Return each line containing the string "joints".

···

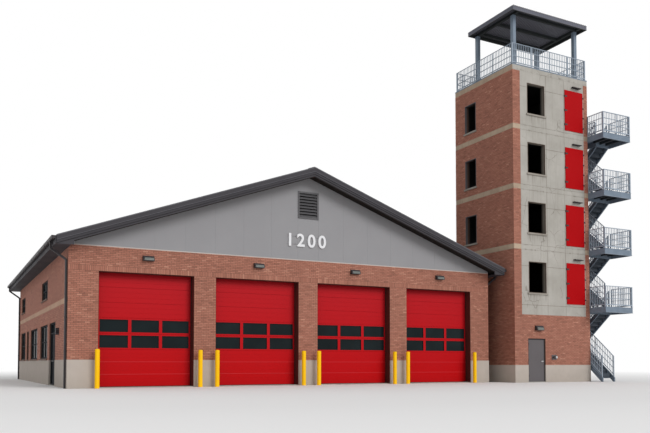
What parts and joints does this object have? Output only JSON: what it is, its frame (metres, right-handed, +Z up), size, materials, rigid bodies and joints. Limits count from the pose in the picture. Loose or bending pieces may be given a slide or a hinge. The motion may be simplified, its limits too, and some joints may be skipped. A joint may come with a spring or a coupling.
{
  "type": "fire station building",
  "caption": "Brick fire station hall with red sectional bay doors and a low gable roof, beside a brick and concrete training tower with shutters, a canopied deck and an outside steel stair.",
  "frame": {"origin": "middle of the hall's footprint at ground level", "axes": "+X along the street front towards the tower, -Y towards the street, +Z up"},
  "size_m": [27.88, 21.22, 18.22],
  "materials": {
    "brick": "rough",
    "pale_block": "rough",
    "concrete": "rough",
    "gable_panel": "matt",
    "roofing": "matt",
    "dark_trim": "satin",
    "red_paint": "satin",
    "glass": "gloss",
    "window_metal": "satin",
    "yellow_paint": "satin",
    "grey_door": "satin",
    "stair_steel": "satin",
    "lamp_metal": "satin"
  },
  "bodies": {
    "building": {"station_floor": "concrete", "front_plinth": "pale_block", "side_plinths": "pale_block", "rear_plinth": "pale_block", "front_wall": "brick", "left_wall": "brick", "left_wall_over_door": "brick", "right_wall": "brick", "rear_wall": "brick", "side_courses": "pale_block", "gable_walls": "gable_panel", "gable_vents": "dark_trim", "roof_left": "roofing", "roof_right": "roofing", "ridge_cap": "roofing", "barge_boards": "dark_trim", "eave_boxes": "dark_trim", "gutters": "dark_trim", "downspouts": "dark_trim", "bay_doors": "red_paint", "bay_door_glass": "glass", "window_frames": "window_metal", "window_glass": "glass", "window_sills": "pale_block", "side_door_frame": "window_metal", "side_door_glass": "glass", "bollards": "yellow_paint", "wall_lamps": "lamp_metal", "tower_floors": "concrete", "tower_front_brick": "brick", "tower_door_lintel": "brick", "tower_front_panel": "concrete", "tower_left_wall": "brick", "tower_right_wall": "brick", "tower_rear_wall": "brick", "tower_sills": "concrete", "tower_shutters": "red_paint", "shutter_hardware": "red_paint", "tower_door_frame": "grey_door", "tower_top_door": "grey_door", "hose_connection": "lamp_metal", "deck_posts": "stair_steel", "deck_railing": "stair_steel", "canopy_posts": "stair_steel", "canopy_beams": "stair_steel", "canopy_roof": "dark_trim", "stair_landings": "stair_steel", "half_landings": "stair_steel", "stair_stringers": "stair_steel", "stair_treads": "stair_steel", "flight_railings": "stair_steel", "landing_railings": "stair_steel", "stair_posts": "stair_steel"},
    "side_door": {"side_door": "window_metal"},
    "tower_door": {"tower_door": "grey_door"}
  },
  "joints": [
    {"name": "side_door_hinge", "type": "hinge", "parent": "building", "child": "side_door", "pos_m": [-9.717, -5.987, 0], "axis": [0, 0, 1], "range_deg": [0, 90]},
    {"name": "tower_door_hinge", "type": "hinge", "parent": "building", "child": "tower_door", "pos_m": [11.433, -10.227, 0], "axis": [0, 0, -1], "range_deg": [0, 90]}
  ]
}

···

== Exercise output ==
What parts and joints does this object have? Output only JSON: what it is, its frame (metres, right-handed, +Z up), size, materials, rigid bodies and joints. Limits count from the pose in the picture. Loose or bending pieces may be given a slide or a hinge. The motion may be simplified, its limits too, and some joints may be skipped. A joint may come with a spring or a coupling.
  "joints": [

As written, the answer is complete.